**Given request**
Return, word for word, the lines from the line holding "for nm, sh in" through the line holding "record = json.load(file)". Include both end lines and no others.
======
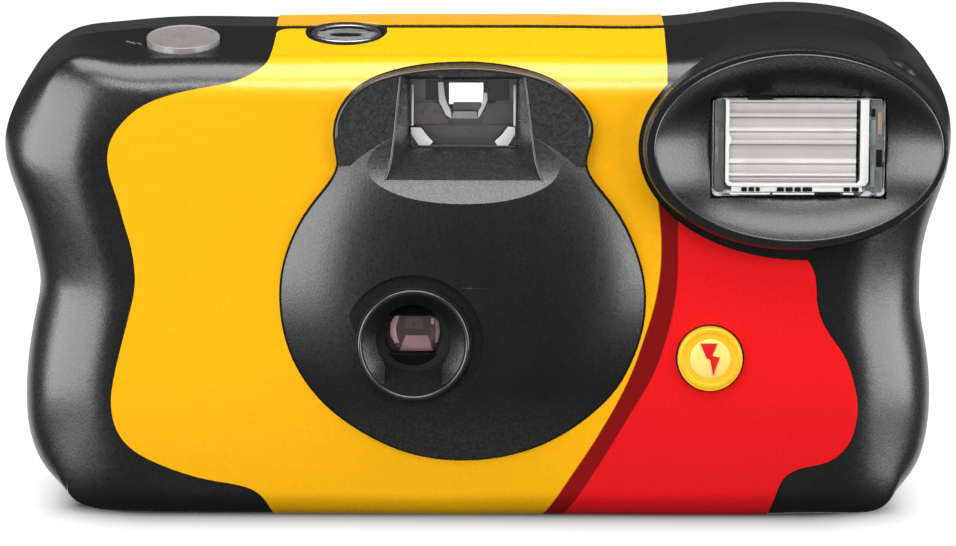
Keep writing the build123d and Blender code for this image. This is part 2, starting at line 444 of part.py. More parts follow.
# clear of the battery, the thumbwheel scoop and the film
main_frame = main_frame - cx(BAT_Y, BAT_Z, BAT_R + 0.15, BAT_X - 0.6, 28.2)
main_frame = main_frame - bx(-29.0, -22.3, -14, 16, 0, 3.4) - bx(-13.3, 9.5, -14, -9.5, 42.9, 59.0) - bx(-24.2, -10.8, 12.5, 15.5, 37.2, 40.6)
main_frame = main_frame - bx(-38.0, -27.0, 13.7, 17.2, 5.4, 43.0)
main_frame = main_frame - scoop_room
main_frame = main_frame - bx(-31.0, 39.5, FILM_Y - 0.18, 17.0, 5.7, 41.3)
main_frame = main_frame - cz(CART_X, CART_Y, 4.0, 44.0, 47.0)        # bearing of the thumbwheel
SPR_X, SPR_Y = -17.5, 8.8
CTR_X, CTR_Y = -18.9, 4.2
HEL_X, HEL_Y = -9.5, 0.0                                             # high-energy lever's pivot
MET_X, MET_Y = -19.5, -6.8                                           # metering lever's pivot
main_frame = main_frame + cz(SPR_X, SPR_Y, 2.6, 34.0, 36.6) - cz(SPR_X, SPR_Y, 1.3, 34.8, 36.7) - cz(SPR_X, SPR_Y, 1.57, 45.0, 47.0)
main_frame = main_frame + cz(CTR_X, CTR_Y, 1.0, 46.4, 55.2)
main_frame = main_frame + cz(HEL_X, HEL_Y, 0.93, 40.4, 45.6)
main_frame = main_frame + cz(MET_X, MET_Y, 0.93, 46.4, 49.2)
main_frame = main_frame + cy(-12.5, 31.5, 0.8, -10.3, -8.8)          # shutter pivot
main_frame = main_frame + cz(-23.6, -8.6, 0.9, 46.4, 53.6)           # post of the pawl
put("main_frame", main_frame)
if len(main_frame.solids()) > 1:
    print("FRAME PIECES", [(round(q.volume, 2), q.bounding_box()) for q in main_frame.solids()])

# --- taking lens and shutter ------------------------------------------
front_lens = (cy(LENS_X, LENS_Z, 4.2, -12.7, -11.0) & (Pos(LENS_X, -12.7 + 9.0, LENS_Z) * Sphere(9.0))) - (Pos(LENS_X, -11.6 + 12.0, LENS_Z) * Sphere(12.0))
put("front_lens_element", front_lens)
put("rear_lens_element", cy(LENS_X, LENS_Z, 3.2, -8.7, -7.1) - (Pos(LENS_X, -8.3 - 12.0, LENS_Z) * Sphere(12.0)))
keeper = bx(-20.0, 3.0, -10.85, -10.05, 17.4, 36.5) - cy(LENS_X, LENS_Z, 2.6, -12, -9)
keeper = keeper + (cy(LENS_X, LENS_Z, 5.4, -12.6, -10.8) - cy(LENS_X, LENS_Z, 4.3, -13, -10.85)) - cy(-12.5, 31.5, 0.87, -11, -10)
for kx, kz in ((-19.3, 18.1), (2.3, 18.1), (-19.3, 35.8), (2.3, 35.8)):
    keeper = keeper + cy(kx, kz, 0.6, -10.1, -8.95)
put("keeper_plate", keeper)
retainer = cy(LENS_X, LENS_Z, 5.2, -12.95, -12.65) - cy(LENS_X, LENS_Z, 3.6, -14, -12)
put("lens_retainer", retainer)
put("aperture_plate", cy(LENS_X, LENS_Z, 3.15, -9.25, -8.95) - cy(LENS_X, LENS_Z, 1.55, -10, -8))
blade = cy(-12.5, 31.5, 2.2, -9.75, -9.45) + cy(LENS_X, LENS_Z, 2.7, -9.75, -9.45)
blade = blade + prism_y([(-14.3, 30.6), (-10.3, 22.1), (-6.4, 25.2), (-10.7, 32.4)], -9.75, -9.45) + bx(-13.4, -11.9, -9.75, -9.45, 32.0, 43.4)
blade = blade - cy(-12.5, 31.5, 0.87, -11, -8)
put("shutter_blade", blade)
spring_pin = cy(-12.5, 31.5, 1.35, -9.40, -9.0) - cy(-12.5, 31.5, 0.95, -10, -8)
put("shutter_spring", spring_pin + bx(-13.75, -13.45, -9.40, -9.05, 31.5, 36.0))

hel = cz(HEL_X, HEL_Y, 1.7, 42.0, 43.2) + bx(HEL_X - 0.7, HEL_X + 0.7, -9.9, 0.0, 42.0, 43.2) + bx(HEL_X, HEL_X + 5.5, -0.7, 0.9, 42.0, 43.2)
hel = hel - cz(HEL_X, HEL_Y, 1.0, 41, 44)
put("high_energy_lever", hel)
lev_spring = cz(HEL_X, HEL_Y, 1.75, 43.5, 45.2) - cz(HEL_X, HEL_Y, 1.35, 43, 46) + bx(HEL_X + 1.3, HEL_X + 1.7, 0.0, 5.5, 44.2, 44.6)
put("lever_spring", lev_spring)

met = cz(MET_X, MET_Y, 1.7, 46.7, 47.9) - cz(MET_X, MET_Y, 1.0, 46, 49)
met = met + (bx(MET_X + 1.2, -15.2, MET_Y - 0.7, MET_Y + 0.7, 46.7, 47.9)) + bx(MET_X - 0.7, MET_X + 0.7, MET_Y + 1.2, 0.8, 46.7, 47.9)
put("metering_lever", met)
put("metering_spring", cz(MET_X, MET_Y, 1.6, 48.1, 49.1) - cz(MET_X, MET_Y, 1.25, 48, 50) + bx(MET_X - 6.0, MET_X - 1.2, MET_Y - 0.2, MET_Y + 0.2, 48.3, 48.7))

# --- film drive -----------------------------------------------------
spr = cz(SPR_X, SPR_Y, 1.5, 36.7, 52.3) + cz(SPR_X, SPR_Y, 1.2, 35.0, 36.8) + cz(SPR_X, SPR_Y, 0.9, 52.2, 54.0)
spr = spr + cz(SPR_X, SPR_Y, 5.0, 37.6, 40.2)
for k in range(8):
    a = math.radians(45 * k)
    spr = spr + (Pos(SPR_X + 5.25 * math.cos(a), SPR_Y + 5.25 * math.sin(a), 38.9) * Rot(0, 0, 45 * k) * Box(1.2, 1.3, 1.8))
spr = spr + (Pos(SPR_X + 1.05, SPR_Y, 53.4) * Box(1.0, 0.5, 1.1))
spr = spr + (cz(SPR_X, SPR_Y, 3.0, 47.2, 48.6) - bx(SPR_X + 1.8, SPR_X + 4, SPR_Y - 0.6, SPR_Y + 0.6, 47, 49))
put("sprocket_shaft", spr)

ctr = cz(CTR_X, CTR_Y, 7.4, 54.3, 55.4) + cz(CTR_X, CTR_Y, 2.95, 52.8, 54.4) - cz(CTR_X, CTR_Y, 1.07, 52, 56)
for k in range(30):
    a = 12 * k
    ctr = ctr - (Pos(CTR_X + 3.0 * math.cos(math.radians(a)), CTR_Y + 3.0 * math.sin(math.radians(a)), 53.5) * Rot(0, 0, a) * Box(0.5, 0.3, 1.6))
put("counter_wheel", ctr)

wheel = cz(CART_X, CART_Y, 12.9, 50.6, 53.6) + cz(CART_X, CART_Y, 3.93, 45.9, 50.7) - cz(CART_X, CART_Y, 2.75, 45.0, 48.9)
for k in range(60):
    a = 6 * k
    wheel = wheel - (Pos(CART_X + 13.0 * math.cos(math.radians(a)), CART_Y + 13.0 * math.sin(math.radians(a)), 52.1) * Rot(0, 0, a) * Box(0.9, 0.55, 4.0))
put("thumbwheel", wheel)
pawl = cz(-23.6, -8.6, 1.6, 50.8, 53.2) - cz(-23.6, -8.6, 1.0, 50, 54)
px0, py0, px1, py1 = -24.9, -8.5, -30.2, -7.1
pl = math.hypot(px1 - px0, py1 - py0)
pawl = pawl + (Pos((px0 + px1) / 2, (py0 + py1) / 2, 52.0) * Rot(0, 0, math.degrees(math.atan2(py1 - py0, px1 - px0))) * Box(pl, 0.7, 1.6))
pawl = pawl - cz(CART_X, CART_Y, 13.15, 50, 54)
put("anti_backup_pawl", pawl)

# --- film -----------------------------------------------------------
shell = cz(CART_X, CART_Y, CART_R, CART_Z0 + 0.5, CART_Z1 - 0.5) - cz(CART_X, CART_Y, CART_R - 0.25, CART_Z0, CART_Z1)
lip = bx(-37.6, -27.6, CART_Y + CART_R - 0.9, CART_Y + CART_R + 0.3, CART_Z0 + 2.6, CART_Z1 - 2.4) - cz(CART_X, CART_Y, CART_R - 0.25, 0, 60)
lip = lip - bx(-34.6, -27.0, FILM_Y - 0.2, FILM_Y + 0.15, 5.7, 41.3)
cartridge_shell = shell + lip
put("cartridge_shell", cartridge_shell)
caps = (cz(CART_X, CART_Y, CART_R, CART_Z0, CART_Z0 + 0.45) - cz(CART_X, CART_Y, 3.0, 0, 10)) , (cz(CART_X, CART_Y, CART_R, CART_Z1 - 0.45, CART_Z1) - cz(CART_X, CART_Y, 3.0, 40, 50))
put("cartridge_end_caps", Compound(children=[caps[0], caps[1]]))
spool = cz(CART_X, CART_Y, 2.6, CART_Z0 + 0.2, 48.4) + cz(CART_X, CART_Y, 5.2, 4.6, 42.4)
spool = spool - bx(CART_X - 0.5, CART_X + 0.5, CART_Y - 3, CART_Y + 3, 46.6, 49)
put("cartridge_spool", spool)
wheel_key = bx(CART_X - 0.42, CART_X + 0.42, CART_Y - 2.8, CART_Y + 2.8, 46.7, 50.7)
NODES["thumbwheel"] = NODES["thumbwheel"] + wheel_key

film = bx(-34.4, 31.0, FILM_Y - 0.1, FILM_Y + 0.05, 6.0, 41.0)
put("film_strip", film + prism_z([(31.0, FILM_Y - 0.1), (31.0, FILM_Y + 0.05), (38.5, 14.35), (38.5, 14.2)], 6.0, 41.0))
put("film_roll", cz(ROLL_X, ROLL_Y, ROLL_R, 6.0, 41.0) - cz(ROLL_X, ROLL_Y, 3.1, 5, 42))
put("film_spool", cz(ROLL_X, ROLL_Y, 3.0, 4.9, 42.0) + cz(ROLL_X, ROLL_Y, 1.5, 3.7, 43.2))

# --- flash electronics ----------------------------------------------
put("circuit_board", bx(5.0, 26.5, -9.95, -8.95, 17.3, 42.8) + bx(26.0, 48.0, -9.95, -8.95, 17.3, 39.0))
put("flash_switch_contact", bx(27.2, 30.8, -10.15, -9.96, 19.0, 22.2))
put("flash_capacitor", cz(20.0, 7.6, 4.4, 8.0, 38.0) + cz(20.0, 7.6, 1.2, 38.0, 39.0))
put("transformer", bx(9.0, 18.0, -8.9, -1.5, 25.0, 33.0))
put("trigger_coil", cx(-6.2, 21.0, 2.4, 9.5, 19.0))
put("board_components", Compound(children=[bx(20.5, 24.5, -8.9, -6.4, 34.5, 38.0), cx(-7.9, 36.5, 0.9, 9.0, 15.0), bx(10.0, 14.0, -8.9, -7.2, 39.5, 42.0), bx(20.0, 25.5, -8.9, -6.9, 27.0, 30.0), bx(45.0, 47.5, -8.9, -7.0, 25.0, 33.0)]))
put("ready_light", cy(13.0, 50.5, 1.3, 7.5, 11.8))
put("ready_light_pipe", cy(13.0, 50.5, 1.5, 12.0, 18.1))
put("sync_contact", Compound(children=[bx(3.3, 4.3, -8.8, -8.5, 34.0, 42.0), bx(3.3, 4.3, -7.6, -7.3, 34.0, 42.0)]))
put("battery", cx(BAT_Y, BAT_Z, BAT_R, BAT_X, BAT_X + 49.2) + cx(BAT_Y, BAT_Z, 2.7, BAT_X + 49.1, BAT_X + 50.4))
put("battery_contact_positive", bx(27.5, 27.9, -10.5, -2.0, 3.5, 14.2) + bx(27.5, 27.9, -9.4, -7.6, 14.0, 16.8))
put("battery_contact_negative", bx(-23.75, -23.35, -10.5, -0.5, 3.5, 14.2) + bx(-23.75, -23.35, -4.0, -1.5, 14.0, 17.0))

for nm, sh in NODES.items():
    b = sh.bounding_box()
    print(nm, type(sh).__name__, len(sh.solids()), round(sh.volume, 1), [round(v, 2) for v in (b.min.X, b.max.X, b.min.Y, b.max.Y, b.min.Z, b.max.Z)], sh.is_valid, flush=True)
    export_step(sh, "parts/%s.step" % nm)
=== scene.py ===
import bpy, bmesh, math, json, random
from mathutils import Vector, Matrix


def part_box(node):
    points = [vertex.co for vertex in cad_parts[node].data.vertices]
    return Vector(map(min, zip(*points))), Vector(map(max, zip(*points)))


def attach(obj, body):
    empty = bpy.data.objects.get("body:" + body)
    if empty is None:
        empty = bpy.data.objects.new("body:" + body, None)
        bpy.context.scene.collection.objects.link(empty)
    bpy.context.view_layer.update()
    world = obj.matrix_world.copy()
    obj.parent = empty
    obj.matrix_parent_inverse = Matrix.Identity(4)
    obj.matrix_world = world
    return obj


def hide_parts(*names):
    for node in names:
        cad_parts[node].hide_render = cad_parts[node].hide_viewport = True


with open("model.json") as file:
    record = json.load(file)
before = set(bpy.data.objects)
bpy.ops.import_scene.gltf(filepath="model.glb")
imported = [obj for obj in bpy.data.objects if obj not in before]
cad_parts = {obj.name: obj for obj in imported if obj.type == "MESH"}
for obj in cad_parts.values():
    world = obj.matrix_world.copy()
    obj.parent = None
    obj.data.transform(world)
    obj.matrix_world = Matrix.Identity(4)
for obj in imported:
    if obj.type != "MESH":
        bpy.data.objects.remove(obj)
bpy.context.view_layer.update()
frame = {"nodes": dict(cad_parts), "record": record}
NODES = frame["nodes"]
random.seed(7)
MM = 0.001

# ------------------------------------------------------------------ studio
scene = bpy.context.scene
scene.view_settings.view_transform = "Standard"
scene.view_settings.look = "None"
scene.view_settings.exposure = 0.0
scene.view_settings.gamma = 1.0

cam_data = bpy.data.cameras.new("camera")
cam = bpy.data.objects.new("camera", cam_data)
scene.collection.objects.link(cam)
cam_data.sensor_width = 36.0
cam_data.lens = 5502.0 / 956.0 * 36.0
cam_data.clip_start, cam_data.clip_end = 0.01, 20.0
ELEV, DIST = math.radians(9.3), 0.70
aim = Vector((0.0, 0.0, 0.0300))
back = Vector((0.0, -math.cos(ELEV), math.sin(ELEV)))
cam.location = aim + back * DIST
look = (Vector((0.0, 0.0, 0.02885)) - cam.location)
cam.rotation_mode = "QUATERNION"
cam.rotation_quaternion = look.to_track_quat("-Z", "Y") @ Matrix.Rotation(math.radians(0.18), 3, "Z").to_quaternion()
scene.camera = cam


def softbox(name, place, target, size, watts, color=(1, 1, 1), spread=180):
    d = bpy.data.lights.new(name, "AREA")
    d.shape = "RECTANGLE"
    d.size, d.size_y = size
    d.energy = watts
    d.color = color
    d.spread = math.radians(spread)
    o = bpy.data.objects.new(name, d)
    scene.collection.objects.link(o)
    o.location = place
    o.rotation_mode = "QUATERNION"
    o.rotation_quaternion = (Vector(target) - Vector(place)).to_track_quat("-Z", "Y")
    return o


mid = (0.0, 0.0, 0.03)


def round_about(az, el, dist):
    a, e = math.radians(az), math.radians(el)
    return (dist * math.sin(a) * math.cos(e), -dist * math.cos(a) * math.cos(e), 0.03 + dist * math.sin(e))


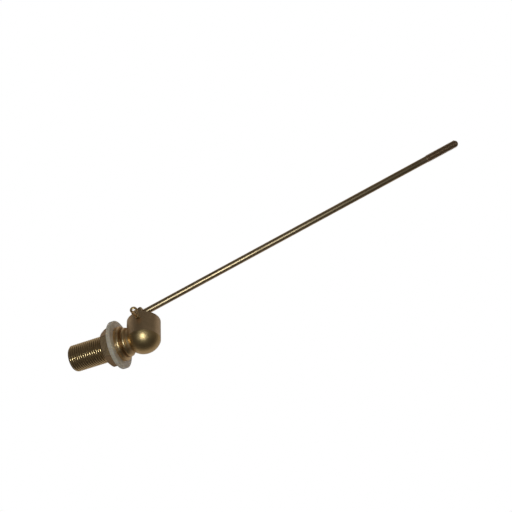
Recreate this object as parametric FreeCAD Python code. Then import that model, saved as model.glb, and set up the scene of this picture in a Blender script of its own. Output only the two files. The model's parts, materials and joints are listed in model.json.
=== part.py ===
import FreeCAD, Part
import math
import os

# Brass float valve for a water tank, in millimetres.
# The origin is the centre of the inlet's end face. +X runs along the inlet axis into the valve,
# +Z points up through the dome, and +Y points to the side where the split pin's eye stands out.
# The lever hangs in its resting position, with the float rod drooping below the horizontal.

# Inlet tail: a parallel pipe thread of the half-inch size
TAIL_LENGTH = 40.4
THREAD_PITCH = 1.814
THREAD_CREST_RADIUS = 10.42
THREAD_ROOT_RADIUS = 9.26
THREAD_FLAT = 0.3
THREAD_CREST_RISE = 0.3
TAIL_CHAMFER = 1.45
TAIL_CHAMFER_LENGTH = 1.05
TAIL_RELIEF_LENGTH = 2.2
INLET_RADIUS = 6.5
INLET_DEPTH = 41.5
INLET_LEAD = 0.5

# Flange and neck
FLANGE_RADIUS = 13.5
FLANGE_THICKNESS = 3.8
FLANGE_ROUND = 1.5
FLANGE_BACK_EDGE = 0.3
GROOVE_RADIUS = 10.6
GROOVE_FILLET = 0.7
BEAD_RADIUS = 11.25
BEAD_OFFSET = 6.1
BEAD_FALL_LENGTH = 1.3
BEAD_END_RADIUS = 10.5
NECK_OFFSET = 8.4
NECK_RADIUS = 9.4
NECK_BORE_RADIUS = 4.55
NECK_OVERLAP = 1.0

# Bell: an upright cylinder, open underneath and closed by a slightly flatter dome
BELL_OFFSET = 19.0
BELL_RADIUS = 12.95
DOME_RADIUS = 13.55
DOME_EDGE_Z = 3.2
BELL_WALL = 2.5
BELL_MOUTH_Z = -15.35
BELL_OUTER_CHAMFER = 0.8
BELL_INNER_CHAMFER = 0.5

# Lever pivot, which the split pin makes across the bell
PIVOT_OFFSET = 1.6
PIVOT_Z = -8.8
PIN_RADIUS = 1.45
PIN_HOLE_RADIUS = 1.55
LEVER_BORE_RADIUS = 1.53

# Backnut and washer
WASHER_RADIUS = 18.7
WASHER_BORE_RADIUS = 10.75
WASHER_THICKNESS = 3.2
WASHER_ROUND = 0.4
NUT_ACROSS_FLATS = 26.5
NUT_THICKNESS = 7.7
NUT_BORE_RADIUS = 10.6
NUT_TURN = 1.7
NUT_CORNER_DROP = 1.1
NUT_FACE_INSET = 0.15
NUT_BORE_CHAMFER = 0.5
FACE_GAP = 0.02

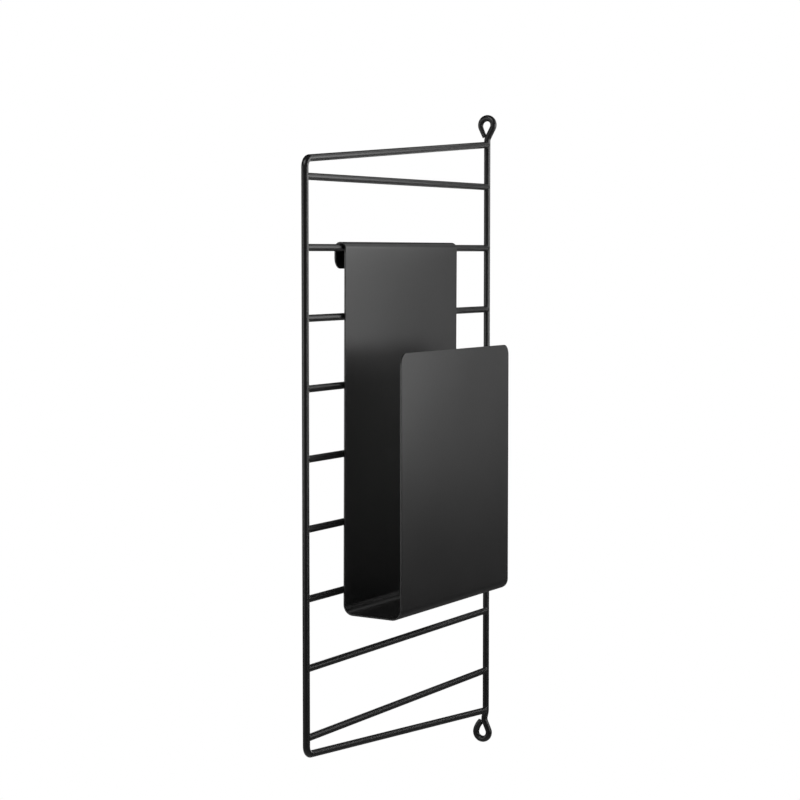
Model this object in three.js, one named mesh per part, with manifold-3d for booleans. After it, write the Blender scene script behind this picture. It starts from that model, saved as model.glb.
======
**Task output**
for nm, sh in NODES.items():
    b = sh.bounding_box()
    print(nm, type(sh).__name__, len(sh.solids()), round(sh.volume, 1), [round(v, 2) for v in (b.min.X, b.max.X, b.min.Y, b.max.Y, b.min.Z, b.max.Z)], sh.is_valid, flush=True)
    export_step(sh, "parts/%s.step" % nm)
=== scene.py ===
import bpy, bmesh, math, json, random
from mathutils import Vector, Matrix


def part_box(node):
    points = [vertex.co for vertex in cad_parts[node].data.vertices]
    return Vector(map(min, zip(*points))), Vector(map(max, zip(*points)))


def attach(obj, body):
    empty = bpy.data.objects.get("body:" + body)
    if empty is None:
        empty = bpy.data.objects.new("body:" + body, None)
        bpy.context.scene.collection.objects.link(empty)
    bpy.context.view_layer.update()
    world = obj.matrix_world.copy()
    obj.parent = empty
    obj.matrix_parent_inverse = Matrix.Identity(4)
    obj.matrix_world = world
    return obj


def hide_parts(*names):
    for node in names:
        cad_parts[node].hide_render = cad_parts[node].hide_viewport = True


with open("model.json") as file:
    record = json.load(file)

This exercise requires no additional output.